BACK

Weekly Residuum 168 -september 2003 A
© foto en tekst Koen Nieuwendijk



Niet lang geleden raakte ik verstrikt in het woord depressief. Ik gebruikte het, maar zei er tegelijkertijd bij dat ik helemaal niet depressief was of wilde zijn, en dat het me tegen de borst stuitte dat ik me vereenzelvigde met een ziektebeeld, terwijl ik in feite probeerde een gemoedstoestand te beschrijven, waarvoor een ruime sortering van woorden ter beschikking staat, zoals bedroefd, verdrietig, terneergeslagen, moedeloos, bedrukt, somber. Kortom, ik betrapte mijzelf op een ernstige vorm van taalvervlakking. Zou die voortkomen uit de neiging om te kiezen voor een woord met extra gewicht, als een vorm van belangrijk maken, van aandacht trekken, of gewoon uit gemakzucht?
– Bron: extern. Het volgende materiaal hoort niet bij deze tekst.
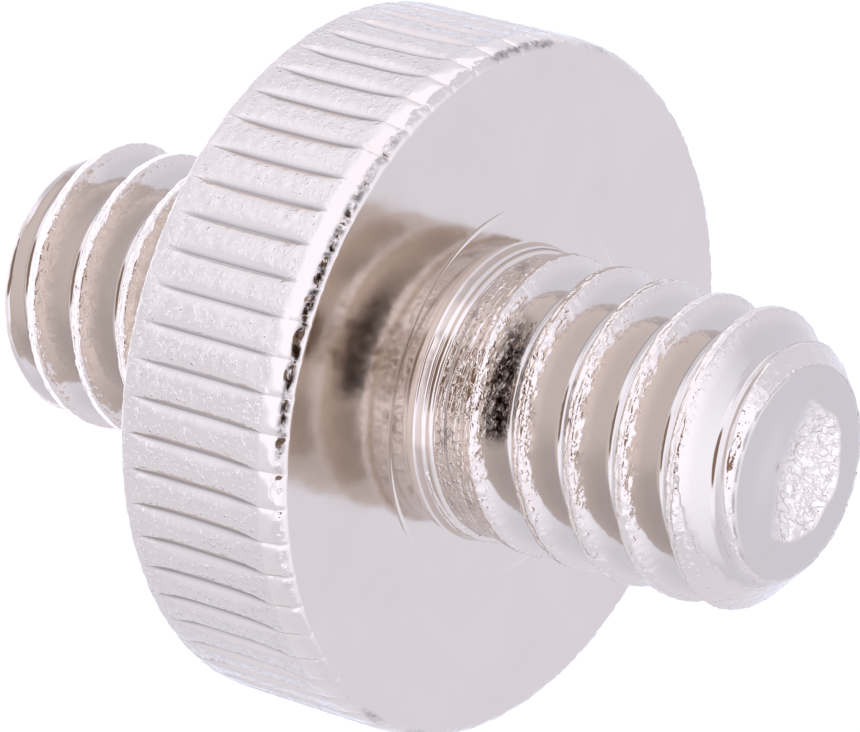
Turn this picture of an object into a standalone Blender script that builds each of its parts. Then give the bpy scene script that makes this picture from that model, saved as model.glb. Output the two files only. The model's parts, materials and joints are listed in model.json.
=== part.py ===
"""Thread adapter screw: one turned and plated piece with a stud on each side of a knurled flange.

The part stands on the end of its back stud. The axis is +Z, the front stud points up, and the
origin is at the centre of the back stud's end. Lengths are in metres.
"""
import math

import bmesh
import bpy
from mathutils import Matrix, Vector

MM = 0.001

# Flange, the knurled disc that the fingers turn
FLANGE_RADIUS = 7.5 * MM
FLANGE_THICKNESS = 4.2 * MM
FRONT_EDGE_RADIUS = 0.28 * MM
BACK_EDGE_RADIUS = 0.2 * MM

# Straight knurl: V-shaped flutes whose ends run out before the flange's edges
KNURL_COUNT = 60
KNURL_WIDTH = 0.45 * MM
KNURL_DEPTH = 0.15 * MM
KNURL_FRONT_MARGIN = 0.5 * MM
KNURL_BACK_MARGIN = 0.15 * MM
KNURL_TURN = math.radians(4.4)

# Screw thread, the same on both studs: 1/4 inch, 20 turns to the inch, right-handed
THREAD_RADIUS = 3.14 * MM
THREAD_PITCH = 1.27 * MM
THREAD_FLANK_ANGLE = math.radians(30)
CREST_FLAT = 0.2 * MM
ROOT_FLAT = 0.2 * MM
RUNOUT_DEPTH = 0.12 * MM
# The groove deepens between these turns, in radians from the side that faces -Y
RUNOUT_START = -1.5 * math.pi
RUNOUT_END = -0.75 * math.pi

# Studs, measured from the flange's faces, and the height of each one's first crest there
FRONT_STUD_LENGTH = 7.35 * MM
BACK_STUD_LENGTH = 7.95 * MM
FRONT_FIRST_CREST = 1.25 * MM
BACK_FIRST_CREST = 1.32 * MM
END_FACE_RADIUS = 2.22 * MM
DIMPLE_RADIUS = 1.55 * MM
DIMPLE_DEPTH = 0.9 * MM

# Plain collar at the foot of each stud
COLLAR_RADIUS = 3.2 * MM
COLLAR_HEIGHT = 0.41 * MM

# Facets around the axis
FLANGE_FACETS = KNURL_COUNT
STUD_FACETS = 36
ARC_FACETS = 3

SHARP_EDGE = math.radians(35)

MERGE = 0.00001
CUT_OVERLAP = 0.1 * MM
# Turns of thread that a rod has inside the flange and past its stud's end, and that are cut away
HIDDEN_TURNS = 2
SPARE_TURNS = 1
# The thread's start is counted from the side that faces -Y
THREAD_START = -math.pi / 2

BACK_FACE = BACK_STUD_LENGTH
FRONT_FACE = BACK_FACE + FLANGE_THICKNESS
TOP = FRONT_FACE + FRONT_STUD_LENGTH
MID_FLANGE = (BACK_FACE + FRONT_FACE) / 2
THREAD_DEPTH = (THREAD_PITCH - CREST_FLAT - ROOT_FLAT) / 2 / math.tan(THREAD_FLANK_ANGLE)

NICKEL = (0.78, 0.74, 0.70, 1.0)


def clear_scene():
    """Remove what a new Blender file holds."""
    for found in list(bpy.data.objects):
        bpy.data.objects.remove(found, do_unlink=True)


def make_collection(name):
    collection = bpy.data.collections.new(name)
    bpy.context.scene.collection.children.link(collection)
    return collection


def nickel_plate():
    """Bright nickel plating over a turned blank."""
    material = bpy.data.materials.new("nickel_plate")
    material.use_nodes = True
    shader = material.node_tree.nodes["Principled BSDF"]
    shader.inputs["Base Color"].default_value = NICKEL
    shader.inputs["Metallic"].default_value = 1.0
    shader.inputs["Roughness"].default_value = 0.25
    return material


def add_object(name, mesh, collection, guide=False):
    made = bpy.data.objects.new(name, mesh)
    collection.objects.link(made)
    if guide:
        made.hide_render = True
        made.display_type = "WIRE"
    return made


def arc(centre_r, centre_z, radius, first, last):
    """Points of a quarter round in the outline's plane, as (radius, height) pairs."""
    points = []
    for i in range(ARC_FACETS + 1):
        angle = first + (last - first) * i / ARC_FACETS
        points.append((centre_r + radius * math.cos(angle), centre_z + radius * math.sin(angle)))
    return points


def turned(name, outline, facets, collection, guide=False):
    """Turn an outline of (radius, height) pairs, listed from top to bottom, about Z."""
    mesh = bpy.data.meshes.new(name)
    points = [(r, 0, z) for r, z in outline]
    edges = [(i, i + 1) for i in range(len(points) - 1)]
    mesh.from_pydata(points, edges, [])
    made = add_object(name, mesh, collection, guide)
    screw = made.modifiers.new("turn", "SCREW")
    screw.axis = "Z"
    screw.angle = 2 * math.pi
    screw.steps = facets
    screw.render_steps = facets
    screw.use_merge_vertices = True
    screw.merge_threshold = MERGE
    weld = made.modifiers.new("close_axis", "WELD")
    weld.merge_threshold = MERGE
    return made


def boolean(target, tool, operation):
    modifier = target.modifiers.new(tool.name, "BOOLEAN")
    modifier.operation = operation
    modifier.solver = "EXACT"
    modifier.object = tool


def flange_outline():
    """The disc with its rounded rim, and a collar at the foot of each stud."""
    front_round = arc(FLANGE_RADIUS - FRONT_EDGE_RADIUS, FRONT_FACE - FRONT_EDGE_RADIUS,
                      FRONT_EDGE_RADIUS, math.pi / 2, 0)
    back_round = arc(FLANGE_RADIUS - BACK_EDGE_RADIUS, BACK_FACE + BACK_EDGE_RADIUS,
                     BACK_EDGE_RADIUS, 0, -math.pi / 2)
    front_collar = [(0, FRONT_FACE + COLLAR_HEIGHT), (COLLAR_RADIUS, FRONT_FACE + COLLAR_HEIGHT),
                    (COLLAR_RADIUS, FRONT_FACE)]
    back_collar = [(COLLAR_RADIUS, BACK_FACE), (COLLAR_RADIUS, BACK_FACE - COLLAR_HEIGHT),
                   (0, BACK_FACE - COLLAR_HEIGHT)]
    return front_collar + front_round + back_round + back_collar


def stud_outline(side):
    """The stud's envelope: a chamfered end with the dimple that rolling leaves in it."""
    end = TOP if side > 0 else 0.0
    wide = THREAD_RADIUS + CUT_OVERLAP
    outline = [
        (0, end - side * DIMPLE_DEPTH),
        (DIMPLE_RADIUS, end),
        (END_FACE_RADIUS, end),
        (wide, end - side * (wide - END_FACE_RADIUS)),
        (wide, MID_FLANGE + side * CUT_OVERLAP),
        (0, MID_FLANGE + side * CUT_OVERLAP),
    ]
    return outline if side > 0 else outline[::-1]


def groove_depth(turn):
    """Depth of the thread groove at a turn, in radians away from the flange on the near side.

    The groove has its full depth beyond the first crest, and runs out behind it to a shallow band.
    """
    share = (turn - RUNOUT_START) / (RUNOUT_END - RUNOUT_START)
    return RUNOUT_DEPTH + (THREAD_DEPTH - RUNOUT_DEPTH) * min(max(share, 0.0), 1.0)


def pitch_section(turn):
    """One crest and the groove after it, as (radius, height from the crest's middle) pairs."""
    depth = groove_depth(turn)
    flank = depth * math.tan(THREAD_FLANK_ANGLE)
    root = THREAD_RADIUS - depth
    return [
        (THREAD_RADIUS, -CREST_FLAT / 2),
        (THREAD_RADIUS, CREST_FLAT / 2),
        (root, CREST_FLAT / 2 + flank),
        (root, THREAD_PITCH - CREST_FLAT / 2 - flank),
    ]


def threaded_rod(name, side, face, first_crest, length, collection):
    """Loft the thread's section along its helix, from inside the flange to past the stud's end.

    Each column of points is the section at one angle around the axis. A column that has gone full
    circle meets the first one a pitch higher, and a fan to the axis closes each end.
    """
    half_pitch = THREAD_PITCH / 2
    first_pitch = -HIDDEN_TURNS
    last_pitch = math.ceil((length - first_crest) / THREAD_PITCH) + SPARE_TURNS
    bm = bmesh.new()
    columns = []
    for i in range(STUD_FACETS):
        around = 2 * math.pi * i / STUD_FACETS
        angle = THREAD_START + side * around
        column = []
        for pitch in range(first_pitch, last_pitch):
            turn = around + 2 * math.pi * pitch
            crest = first_crest + THREAD_PITCH * turn / (2 * math.pi)
            for r, z in pitch_section(turn):
                place = (r * math.cos(angle), r * math.sin(angle), face + side * (crest + z))
                column.append(bm.verts.new(place))
        columns.append(column)
    columns.append(columns[0][len(pitch_section(0)):])
    for near, far in zip(columns, columns[1:]):
        for i in range(min(len(near), len(far)) - 1):
            bm.faces.new((near[i], near[i + 1], far[i + 1], far[i]))
    open_edges = [edge for edge in bm.edges if edge.is_boundary]
    first_height = face + side * (first_crest + THREAD_PITCH * first_pitch - half_pitch)
    last_height = face + side * (first_crest + THREAD_PITCH * last_pitch + half_pitch)
    near_end = bm.verts.new((0, 0, first_height))
    far_end = bm.verts.new((0, 0, last_height))
    for edge in open_edges:
        height = edge.verts[0].co.z
        is_near = abs(height - first_height) < abs(height - last_height)
        bm.faces.new((edge.verts[0], edge.verts[1], near_end if is_near else far_end))
    bmesh.ops.recalc_face_normals(bm, faces=bm.faces)
    mesh = bpy.data.meshes.new(name)
    bm.to_mesh(mesh)
    bm.free()
    return add_object(name, mesh, collection, guide=True)


def knurl_cutter(collection):
    """One boat-shaped flute, repeated around the rim.

    The boat is a four-sided sphere stretched along the axis, sunk into the rim by the flute's depth.
    """
    reach = KNURL_DEPTH + CUT_OVERLAP
    beam = KNURL_WIDTH / 2 * reach / KNURL_DEPTH
    low = BACK_FACE + KNURL_BACK_MARGIN
    high = FRONT_FACE - KNURL_FRONT_MARGIN
    tip_share = math.sqrt(1 - (CUT_OVERLAP / reach) ** 2)
    half_length = (high - low) / 2 / tip_share
    bm = bmesh.new()
    for i in range(KNURL_COUNT):
        turn = THREAD_START + KNURL_TURN + 2 * math.pi * i / KNURL_COUNT
        place = (Matrix.Rotation(turn, 4, "Z")
                 @ Matrix.Translation(Vector((FLANGE_RADIUS + CUT_OVERLAP, 0, (low + high) / 2)))
                 @ Matrix.Diagonal((reach, beam, half_length, 1)))
        bmesh.ops.create_uvsphere(bm, u_segments=4, v_segments=6, radius=1, matrix=place)
    mesh = bpy.data.meshes.new("knurl_flutes")
    bm.to_mesh(mesh)
    bm.free()
    return add_object("knurl_flutes", mesh, collection, guide=True)


def add_stud(adapter, name, side, face, first_crest, length, guides):
    """Trim a threaded rod to the stud's chamfered form and join it to the flange."""
    rod = threaded_rod(name, side, face, first_crest, length, guides)
    envelope = turned(name + "_envelope", stud_outline(side), FLANGE_FACETS, guides, guide=True)
    boolean(rod, envelope, "INTERSECT")
    boolean(adapter, rod, "UNION")


def main():
    clear_scene()
    parts = make_collection("thread_adapter_screw")
    guides = make_collection("guides")
    adapter = turned("thread_adapter", flange_outline(), FLANGE_FACETS, parts)
    adapter.data.materials.append(nickel_plate())
    boolean(adapter, knurl_cutter(guides), "DIFFERENCE")
    add_stud(adapter, "front_stud", 1, FRONT_FACE, FRONT_FIRST_CREST, FRONT_STUD_LENGTH, guides)
    add_stud(adapter, "back_stud", -1, BACK_FACE, BACK_FIRST_CREST, BACK_STUD_LENGTH, guides)
    adapter.data.shade_smooth()
    adapter.data.set_sharp_from_angle(angle=SHARP_EDGE)


main()
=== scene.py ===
"""Looks of the thread adapter screw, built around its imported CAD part.

The adapter stands on its back stud with its axis on +Z. Angles around the axis are counted from the
side that faces -Y, which the camera looks at, and they grow towards +X. Lengths are in metres.
"""
import json
import math

import bmesh
import bpy
from bpy.props import FloatProperty, FloatVectorProperty, IntProperty, PointerProperty
from mathutils import Matrix, Vector, noise


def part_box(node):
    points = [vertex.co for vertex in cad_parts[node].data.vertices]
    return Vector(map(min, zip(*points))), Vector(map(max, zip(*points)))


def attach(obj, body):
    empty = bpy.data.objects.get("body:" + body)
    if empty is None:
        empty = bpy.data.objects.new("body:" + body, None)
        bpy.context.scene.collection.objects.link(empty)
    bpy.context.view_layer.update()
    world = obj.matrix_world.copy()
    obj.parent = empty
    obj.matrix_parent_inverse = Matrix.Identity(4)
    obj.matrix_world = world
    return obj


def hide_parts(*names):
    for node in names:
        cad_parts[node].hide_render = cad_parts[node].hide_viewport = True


bl_info = {
    "name": "Thread Adapter Looks",
    "version": (1, 0, 0),
    "blender": (4, 5, 0),
    "location": "3D View > Sidebar > Adapter",
    "description": "Builds the visible surface of a plated thread adapter screw and its studio",
    "category": "Object",
}

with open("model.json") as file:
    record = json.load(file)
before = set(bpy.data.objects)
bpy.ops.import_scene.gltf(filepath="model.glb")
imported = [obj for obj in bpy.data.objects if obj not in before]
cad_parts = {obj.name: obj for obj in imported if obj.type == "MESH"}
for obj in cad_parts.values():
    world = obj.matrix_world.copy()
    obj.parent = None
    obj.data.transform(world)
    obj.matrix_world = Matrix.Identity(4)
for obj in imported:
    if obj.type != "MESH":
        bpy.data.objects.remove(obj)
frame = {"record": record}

MM = 0.001
FULL_TURN = 2 * math.pi

# The frame gives the seats that the flange's two faces make, and the part's box
SEATS = {mount["name"]: mount["pos_m"] for mount in frame["record"]["mounts"]}
FRONT_FACE = SEATS["front_seat"][2]
BACK_FACE = SEATS["back_seat"][2]
LOW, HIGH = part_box("thread_adapter")
FLANGE_MIDDLE = Vector((0, 0, (FRONT_FACE + BACK_FACE) / 2))

# The material that all three pieces share
PLATE = "bright_nickel_plate"

# Columns of the rim's mesh from one flute to the next, and from a flute's middle to its edge
FLUTE_COLUMNS = 14
FLUTE_HALF = 4
# Rows of that mesh between the rim's two rounded edges
RIM_ROWS = 52
# Columns of a stud's mesh in one turn, which is made of equal sectors
STUD_COLUMNS = 336
STUD_SECTORS = 12
# Rows of that mesh on each half of a crest, on a flank and on a root
CREST_ROWS = 8
FLANK_ROWS = 6
ROOT_ROWS = 3
# How far the fine rows of a crest reach down each flank, for its round corners
CREST_SHOULDER = 0.08 * MM
# Rings of mesh on a stud's end, and how deep a stud's rod reaches into the flange
END_RINGS = 44
STUD_SINK = 1.0 * MM
# Points nearer to each other than this are one point
WELD = 0.0005 * MM


def linear_colour(hex_colour):
    """The linear colour of an sRGB hex value."""
    channels = [int(hex_colour[i:i + 2], 16) / 255 for i in (1, 3, 5)]
    return [c / 12.92 if c <= 0.04045 else ((c + 0.055) / 1.055) ** 2.4 for c in channels]


def length_property(name, description, default_mm):
    return FloatProperty(name=name, description=description, default=default_mm * MM, min=0,
                         unit="LENGTH", precision=5)


def colour_property(name, description, hex_colour):
    return FloatVectorProperty(name=name, description=description, subtype="COLOR", size=3,
                               default=linear_colour(hex_colour), min=0, max=1)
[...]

Neem paranoia, hoe dikwijls hoort u het woord niet passeren, terwijl het toch een ernstige geestesziekte is, waarvan bovendien het bijvoegelijk naamwoord paranoide al in het vergeetboek is geraakt, terwijl meestal zoiets wordt bedoeld als achterdochtig, argwanend of gefrustreerd. En wat dacht u van neurotisch. Een neurose is een ernstige psychische aandoening, maar als men de bijvoegelijke vorm daarvan gebruikt doelt men meestal op woorden als dwangmatig of nerveus.

Maar ja, als ik dan lees dat in drie jaar tijd het percentage van mensen dat de overheid nog vertrouwt, is gezakt van 65 naar 45, dan klinkt het honderd procent vertrouwd in mijn oren als iemand roept dat hij paranoia wordt van die neurotische politici, al word ik daar -ik moet nu even de ernst van de zaak accentueren- bijkans depressief van, zowel van het roepen als van de politici, al stoort het me dat ik me laat verleiden tot zulk ongenuanceerd taalgebruik, waaruit u mag concluderen dat het verkeerde woord en het verkeerde gevoel soms samengaan.